Here, however, one reservation must be made. The similarity of conditions required must be not objective, but subjective. In dealing with children of different temperaments the examiner's attitude must be correspondingly modified or adapted so that the conditions may really, so far as possible, be the same for all. If the same test is repeated time after time with the same children, it is clear that the content should be varied so as to minimise the effect of use and familiarity. For this purpose it is therefore desirable to obtain alternative forms of equal difficulty, e.g. in the 'Opposites' test, where it is perfectly practicable to draw up half a dozen different sets, each containing fifty problems and each being of the same difficulty as the others. (2)

(ii) Standardisation of results. For most purposes it is necessary to compare the examinees not only among themselves, but in relation to a fixed standard. If this fixed standard represents an ideal towards which the examinee's work is expected to approximate, but which it is not expected to attain, it is a standard for achievement. If it represents the actual level of a normal class or group, from which there can be divergences above and below, it is a standard of achievement. The former of these are of more interest to teachers, who prefer to watch the progress of their pupils towards an external ideal; the latter are of more interest to psychologists, who are more concerned with facts than with aims. At a meeting of the (American) National Association of Directors of Educational Research it was recommended that standards for achievement should retain the name of standards, and that those of achievement should be distinctively called norms.
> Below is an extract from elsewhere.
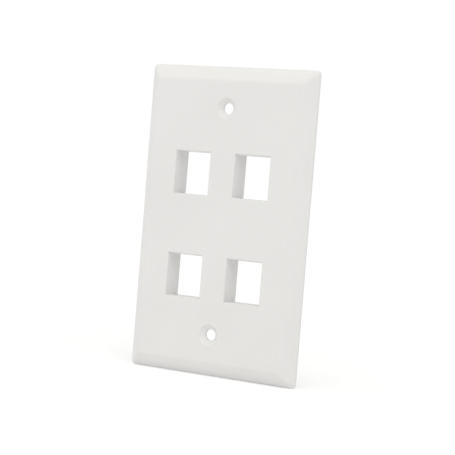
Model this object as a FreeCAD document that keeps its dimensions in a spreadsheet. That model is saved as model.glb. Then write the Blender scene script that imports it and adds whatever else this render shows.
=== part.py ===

Norms. By norms, in this sense, are meant specimens of work which represent the commonest type of achievement for the whole group in question. They constitute the means by which can be measured the degrees of abnormality shown by examinees above and below the normal. Hence they require at least two criteria: (1) a measure of the central tendency or average, (2) a measure of deviation.

The central or normal tendency for any given group is best measured by the average or arithmetical mean, which usually coincides with the mid-point between the extremes of abnormality - a 50 mark between zero and 100. It is most easily estimated when the work can be quantitatively marked. When the measurements are not in the form of quantitative marks, but are based on specimens or samples, e.g. in drawing or handwriting, the best way of identifying it is by using a 'median' or middle specimen.

To measure deviation a standard is required by reference to which the examiner can say not only that a given child is above or below the average, but by how much he exceeds or falls short of it. Binet, for example, measures the average in terms of mental ages, and the deviation from that average in terms of backwardness or advancement of one or more mental years. This is perhaps the simplest of all measures of deviation; others which are also in use will be found described in the numerous handbooks dealing with the application of statistical methods to education and pyschology. (3)

Footnotes

(1) Binet & Simon, Article on 'Le Developpement de l'Intelligence', in L'Annee Psychologique (1908). p. 60.

(2) A test is commonly said to be 'reliable' if it agrees consistently with itself, i.e. if, when applied on successive occasions it yields approximately the same result with the same group. It is said to be 'efficient' if it agrees with some external criterion accepted as valid, e.g. the estimate of a competent and conscientious observer. The measure of agreement (usually expressed by a coefficient of correlation) shows the success with which the test has been standardised.

(3) Useful references both on the standardisation of tests and upon the definition and use of norms are Whipple's Handbook, 2nd ed., first three chapters, and McCall's How to Measure in Education, Part II, 'How to Construct and Standardise Tests.' (see Chapter 11 for ' Determination of Reliability and Norms'.)